Now I am writing, I must be waiting.
Surely you will break open, and create a deluge, not of suffering but of sense. Of recompense. Of presence. Your voice will be heard. Justice will be given. Light will come again. And again. And again. World without end.
Ah, phrases. They are beautiful, comforting, they remind me of you. They lull me to sleep when I am stirring and restless. They awaken me when I am dull and fruitless. Your mind gives me light to live by, a friend to my soul. I am never alone in your presence. And I am never not in your presence. You are about me and knocking on my door. You reside in my heart, a soft cupboard where I keep precious ingredients that will not spoil. I access you regularly. You are salt and green oil. My roof is your head under which I lay down. I cast off all cares in your smell. Your incense burns brightly in my soul. It never goes out – the wick does not bend, the smoke fills me with delight. I skip when I should be shrinking in fear; I feel your weight upon my hand, for you are beside me. My steps echo your thoughts, and the branches spill out your seed everywhere. There is nothing I cannot glimpse your majesty. My breath touches the tip of the garden and falls back to the ocean, it swells to the sky and dips down like a sea bird. I am ocean. You are sky. We blend well together. One day I will rise to meet you, lay like an unending cloud, or dissipate and melt before the sea-born sky. Licking away every last pebble from my eye. It has been so long since I have seen you eye to eye. The dark thunder split the sky and caused me to fold into darkness, holding myself hostage in sleeping and wilderness. I walked 10,000 miles, I slept under a rock, and a sea bird lifted the crumbs from my hands and fed me personally.

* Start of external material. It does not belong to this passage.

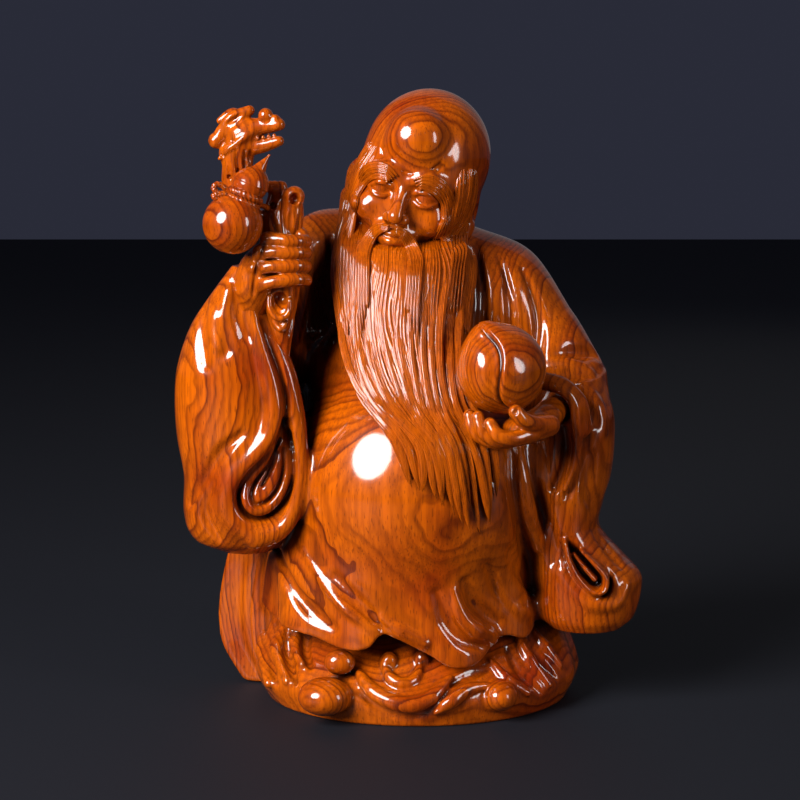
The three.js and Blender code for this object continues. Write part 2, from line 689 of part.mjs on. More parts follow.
function carveBrows(wood) {
  const half = inParts(browThickness) / 2;
  const falls = [
    [[-12, -62, 348], [-25, -61, 345], [-33, -56, 331], [-36, -54, 308], [-39, -58, 272]],
    [[17, -62, 340], [27, -58, 335], [33, -51, 318], [35, -50, 292], [36, -55, 262]],
    [[-35, -28, 342], [-40, -33, 320], [-44, -42, 294], [-46, -53, 264]],
    [[40, -26, 334], [42, -30, 310], [42, -38, 282], [40, -51, 252]],
  ];
  for (const line of falls) wood.add(limb(line, [0.6 * half, half, half, 0.9 * half]), 3);
  const moustaches = [
    [[-3, -67, 311], [-12, -67, 304], [-18, -69, 289], [-22, -77, 264]],
    [[3, -67, 310], [10, -67, 302], [12, -70, 286], [11, -79, 262]],
  ];
  for (const line of moustaches) wood.add(limb(line, [0.4 * half, 0.8 * half, 0.8 * half, 0.4 * half]), 2);
}

// The staff: a gnarled root with hollow stubs, and a dragon's head on a bent neck

function carveRoot(wood) {
  const half = inParts(staffDiameter) / 2;
  const [x, y, z] = gripCentre;
  const trunk = [[x - 1, y + 5, z - 62], [x - 3, y + 4, z - 46], [x - 4, y + 3, z - 30],
    [x - 2, y + 3, z - 16], [x - 1, y + 2, z + 8], [x + 3, y + 1, z + 24], [x + 4, y, z + 36]];
  const widths = [0.3, 0.8, 1.2, 1.25, 1.05, 0.9, 0.7].map((share) => share * half);
  wood.add(limb(trunk, widths), 3);
  wood.add(ball([x + 5, y - 2, z + 38], 0.75 * half));
  wood.cut(limb([[x + 6, y - 12, z + 38], [x + 5, y - 4, z + 36]], [0.45 * half, 0.35 * half]), 1);
  wood.add(limb([[x - 4, y + 4, z + 10], [x - 10, y + 5, z + 24], [x - 7, y + 4, z + 40]], [6, 4.6, 4]), 3);
  wood.add(limb([[x - 12, y + 3, z + 44], [x - 3, y + 2, z + 44]], [3.6, 3.4]));
  wood.cut(limb([[x - 6, y - 12, z - 30], [x - 4, y - 4, z - 25]], [0.7 * half, 0.5 * half]), 1.5);
}

function carveDragon(wood) {
  const neck = [[-82, -62, 304], [-98, -62, 318], [-107, -65, 334], [-105, -68, 350], [-103, -70, 362]];
  wood.add(limb(neck, [7, 7, 7.5, 9.5, 9]), 4);
  wood.add(egg([-109, -68, 356], [7.5, 7, 7]), 3);
  wood.add(egg([-100, -71, 369], [11, 8.5, 7]), 3);
  wood.add(limb([[-98, -72, 372], [-88, -74, 373], [-79, -77, 374]], [6, 5, 4]));
  wood.add(ball([-87, -76, 379.5], 4.6), 1.5);
  wood.add(ball([-81, -77, 377], 3.4), 1);
  wood.add(limb([[-102, -70, 360], [-90, -73, 361], [-79, -76, 364]], [6, 4.6, 3.4]));
  wood.cut(limb([[-97, -84, 367], [-76, -82, 369]], [1.8, 2.4], 3), 1);
  wood.add(limb([[-114, -70, 370], [-107, -72, 377], [-97, -73, 382.5]], [4, 5.4, 3.4], 0.8), 1.5);
  wood.add(limb([[-112, -69, 370], [-118, -68, 364]], [4, 5]));
  wood.add(limb([[-99, -62, 376], [-108, -60, 380], [-116, -60, 376]], [3, 4, 2.6]), 1.5);
}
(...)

Elijah was sleeping with me, I was dreaming of him, as I lay there, a traveller like him, frightened by my own darkness and forgetfulness.
Awaken! The boat is ready. Come sailing. Why are you living like a traveller, like an alien? Why are you sleeping under a rock when God gave you the sky? And land creatures to roam on. Your bones are breaking under the thick of your mind. Release them, the prisoners you held captive. Those little minions you gave jobs and won’t let go: I must run, I must take, I must bury, I must fake. Let them go!
I break all the contracts you have made before the end of time. You have not done well for yourselves down there all alone. You really have punished yourselves remarkably. It doesn’t matter what your father’s father’s father did. Come back to me, your true Father. Come back to your Father’s house, ascend the stairs, it has been too long. You have grown old in waiting and forgetfulness. I will place my hand on your shoulder, kiss your cheek and cry, weep. It has been too long. Surely, you have not wanted to be away from me for this long?